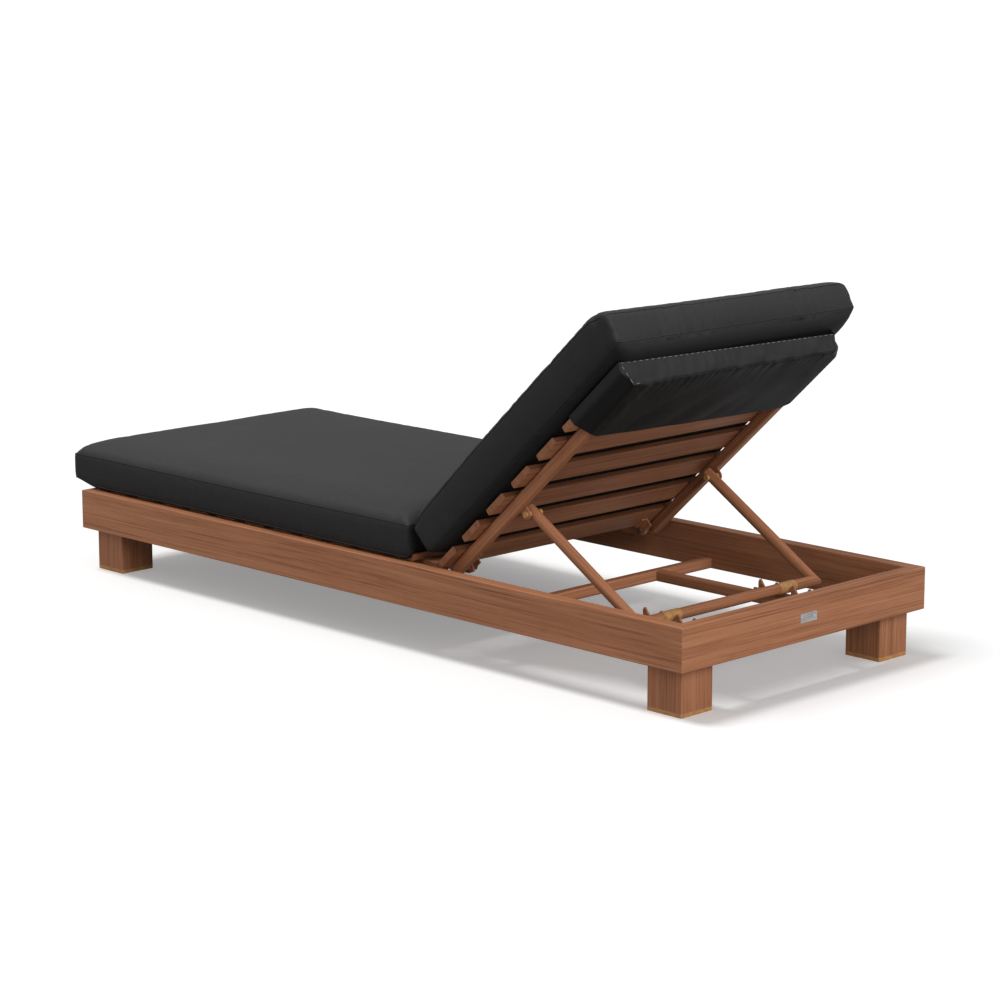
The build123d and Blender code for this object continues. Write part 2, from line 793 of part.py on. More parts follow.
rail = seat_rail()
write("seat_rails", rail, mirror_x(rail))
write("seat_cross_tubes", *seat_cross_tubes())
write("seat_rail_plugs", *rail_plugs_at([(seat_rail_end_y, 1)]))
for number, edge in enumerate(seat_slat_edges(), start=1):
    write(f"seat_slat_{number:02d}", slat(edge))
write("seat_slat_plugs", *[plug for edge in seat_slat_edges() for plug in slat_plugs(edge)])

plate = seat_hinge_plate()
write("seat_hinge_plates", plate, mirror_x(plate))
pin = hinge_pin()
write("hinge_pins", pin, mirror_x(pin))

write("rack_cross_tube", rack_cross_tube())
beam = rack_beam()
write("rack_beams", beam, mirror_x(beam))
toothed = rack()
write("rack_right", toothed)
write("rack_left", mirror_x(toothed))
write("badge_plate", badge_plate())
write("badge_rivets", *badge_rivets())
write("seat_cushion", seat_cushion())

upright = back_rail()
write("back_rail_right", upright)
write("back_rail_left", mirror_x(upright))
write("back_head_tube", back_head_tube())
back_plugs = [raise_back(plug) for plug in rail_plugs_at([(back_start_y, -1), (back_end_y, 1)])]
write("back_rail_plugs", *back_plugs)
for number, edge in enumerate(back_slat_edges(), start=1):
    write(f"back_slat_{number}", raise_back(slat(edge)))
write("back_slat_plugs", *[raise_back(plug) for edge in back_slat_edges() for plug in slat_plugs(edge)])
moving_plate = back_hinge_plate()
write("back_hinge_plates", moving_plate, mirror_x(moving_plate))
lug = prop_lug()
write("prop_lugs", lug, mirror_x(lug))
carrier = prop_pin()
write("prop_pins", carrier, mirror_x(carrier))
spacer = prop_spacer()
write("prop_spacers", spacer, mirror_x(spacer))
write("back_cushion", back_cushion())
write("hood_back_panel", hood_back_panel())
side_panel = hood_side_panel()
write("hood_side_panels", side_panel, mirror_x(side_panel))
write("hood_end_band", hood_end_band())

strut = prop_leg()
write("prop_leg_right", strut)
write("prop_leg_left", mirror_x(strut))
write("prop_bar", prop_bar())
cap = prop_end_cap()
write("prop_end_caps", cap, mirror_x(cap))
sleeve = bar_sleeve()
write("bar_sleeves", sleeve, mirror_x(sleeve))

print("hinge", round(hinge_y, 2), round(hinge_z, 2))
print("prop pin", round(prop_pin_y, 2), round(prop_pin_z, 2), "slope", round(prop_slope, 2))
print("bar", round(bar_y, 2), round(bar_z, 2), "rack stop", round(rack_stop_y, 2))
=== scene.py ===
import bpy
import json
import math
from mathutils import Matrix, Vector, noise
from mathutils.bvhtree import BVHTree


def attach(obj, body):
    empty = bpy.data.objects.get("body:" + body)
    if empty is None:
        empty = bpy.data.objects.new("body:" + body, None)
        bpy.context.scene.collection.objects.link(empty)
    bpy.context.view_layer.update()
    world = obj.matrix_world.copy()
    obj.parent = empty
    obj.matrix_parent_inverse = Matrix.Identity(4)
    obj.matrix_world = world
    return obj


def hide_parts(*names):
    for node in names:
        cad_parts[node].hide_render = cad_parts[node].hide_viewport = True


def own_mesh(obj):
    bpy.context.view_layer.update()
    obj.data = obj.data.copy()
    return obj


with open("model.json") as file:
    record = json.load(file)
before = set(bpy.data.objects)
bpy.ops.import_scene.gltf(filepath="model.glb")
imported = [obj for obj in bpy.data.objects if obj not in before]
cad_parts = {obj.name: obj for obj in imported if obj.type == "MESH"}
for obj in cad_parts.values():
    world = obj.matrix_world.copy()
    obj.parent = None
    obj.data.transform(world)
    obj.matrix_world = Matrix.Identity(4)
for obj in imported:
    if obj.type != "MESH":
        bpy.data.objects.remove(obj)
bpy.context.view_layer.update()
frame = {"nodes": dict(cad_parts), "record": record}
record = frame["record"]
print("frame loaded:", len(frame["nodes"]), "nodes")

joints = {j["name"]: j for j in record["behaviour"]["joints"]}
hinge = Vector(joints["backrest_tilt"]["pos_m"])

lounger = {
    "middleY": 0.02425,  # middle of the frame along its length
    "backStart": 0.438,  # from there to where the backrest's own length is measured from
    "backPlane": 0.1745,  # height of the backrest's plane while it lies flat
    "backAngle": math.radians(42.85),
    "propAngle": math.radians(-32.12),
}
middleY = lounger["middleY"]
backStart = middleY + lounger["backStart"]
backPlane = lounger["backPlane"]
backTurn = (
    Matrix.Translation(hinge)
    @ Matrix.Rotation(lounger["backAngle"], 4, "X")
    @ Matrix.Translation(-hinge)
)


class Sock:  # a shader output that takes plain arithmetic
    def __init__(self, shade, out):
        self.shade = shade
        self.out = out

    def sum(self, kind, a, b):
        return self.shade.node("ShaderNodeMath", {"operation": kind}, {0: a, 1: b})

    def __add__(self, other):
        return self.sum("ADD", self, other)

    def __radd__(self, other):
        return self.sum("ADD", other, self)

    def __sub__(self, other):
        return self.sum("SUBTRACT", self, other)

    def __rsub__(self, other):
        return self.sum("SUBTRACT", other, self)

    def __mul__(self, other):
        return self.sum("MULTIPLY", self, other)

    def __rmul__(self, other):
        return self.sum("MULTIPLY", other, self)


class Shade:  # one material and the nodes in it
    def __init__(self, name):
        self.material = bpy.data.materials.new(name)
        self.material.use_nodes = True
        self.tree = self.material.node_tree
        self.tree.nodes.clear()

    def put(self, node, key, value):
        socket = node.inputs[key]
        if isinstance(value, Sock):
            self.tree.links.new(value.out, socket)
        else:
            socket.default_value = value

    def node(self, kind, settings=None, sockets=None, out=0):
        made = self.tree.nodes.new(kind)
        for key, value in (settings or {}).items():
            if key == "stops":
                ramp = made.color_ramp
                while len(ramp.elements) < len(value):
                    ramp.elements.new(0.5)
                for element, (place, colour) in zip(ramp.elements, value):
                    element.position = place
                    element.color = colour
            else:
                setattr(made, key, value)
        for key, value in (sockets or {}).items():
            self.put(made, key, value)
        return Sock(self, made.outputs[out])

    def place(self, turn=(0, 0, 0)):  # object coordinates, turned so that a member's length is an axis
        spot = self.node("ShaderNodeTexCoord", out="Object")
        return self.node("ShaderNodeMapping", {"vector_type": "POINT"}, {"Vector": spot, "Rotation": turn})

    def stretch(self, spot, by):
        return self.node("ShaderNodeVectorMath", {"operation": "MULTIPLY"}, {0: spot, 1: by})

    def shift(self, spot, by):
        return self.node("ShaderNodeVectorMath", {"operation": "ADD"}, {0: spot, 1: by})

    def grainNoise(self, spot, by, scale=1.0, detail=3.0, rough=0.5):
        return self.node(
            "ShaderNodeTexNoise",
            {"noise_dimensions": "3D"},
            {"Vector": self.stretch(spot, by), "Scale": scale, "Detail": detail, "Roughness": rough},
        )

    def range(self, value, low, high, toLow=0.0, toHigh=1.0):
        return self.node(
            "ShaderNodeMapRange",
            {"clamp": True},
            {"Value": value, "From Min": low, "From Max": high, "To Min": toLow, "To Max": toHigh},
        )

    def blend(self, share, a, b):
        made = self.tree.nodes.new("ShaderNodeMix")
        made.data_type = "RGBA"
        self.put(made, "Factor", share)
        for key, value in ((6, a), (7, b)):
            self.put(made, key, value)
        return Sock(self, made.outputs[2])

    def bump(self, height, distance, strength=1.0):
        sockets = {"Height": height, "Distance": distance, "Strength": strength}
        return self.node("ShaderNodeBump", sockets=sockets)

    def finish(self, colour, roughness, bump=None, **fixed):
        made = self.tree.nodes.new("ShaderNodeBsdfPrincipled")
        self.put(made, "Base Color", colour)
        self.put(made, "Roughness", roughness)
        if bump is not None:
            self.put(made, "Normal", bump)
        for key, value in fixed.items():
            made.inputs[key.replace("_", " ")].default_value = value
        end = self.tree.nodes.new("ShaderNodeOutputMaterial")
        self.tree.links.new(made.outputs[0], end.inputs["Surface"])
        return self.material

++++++

Problem:
Return the exact lines from the line with "2), round(hinge_z, 2))" to the line with "record = json.load(file)", inclusive of both, with nothing added.

Answer in full:
print("hinge", round(hinge_y, 2), round(hinge_z, 2))
print("prop pin", round(prop_pin_y, 2), round(prop_pin_z, 2), "slope", round(prop_slope, 2))
print("bar", round(bar_y, 2), round(bar_z, 2), "rack stop", round(rack_stop_y, 2))
=== scene.py ===
import bpy
import json
import math
from mathutils import Matrix, Vector, noise
from mathutils.bvhtree import BVHTree


def attach(obj, body):
    empty = bpy.data.objects.get("body:" + body)
    if empty is None:
        empty = bpy.data.objects.new("body:" + body, None)
        bpy.context.scene.collection.objects.link(empty)
    bpy.context.view_layer.update()
    world = obj.matrix_world.copy()
    obj.parent = empty
    obj.matrix_parent_inverse = Matrix.Identity(4)
    obj.matrix_world = world
    return obj


def hide_parts(*names):
    for node in names:
        cad_parts[node].hide_render = cad_parts[node].hide_viewport = True


def own_mesh(obj):
    bpy.context.view_layer.update()
    obj.data = obj.data.copy()
    return obj


with open("model.json") as file:
    record = json.load(file)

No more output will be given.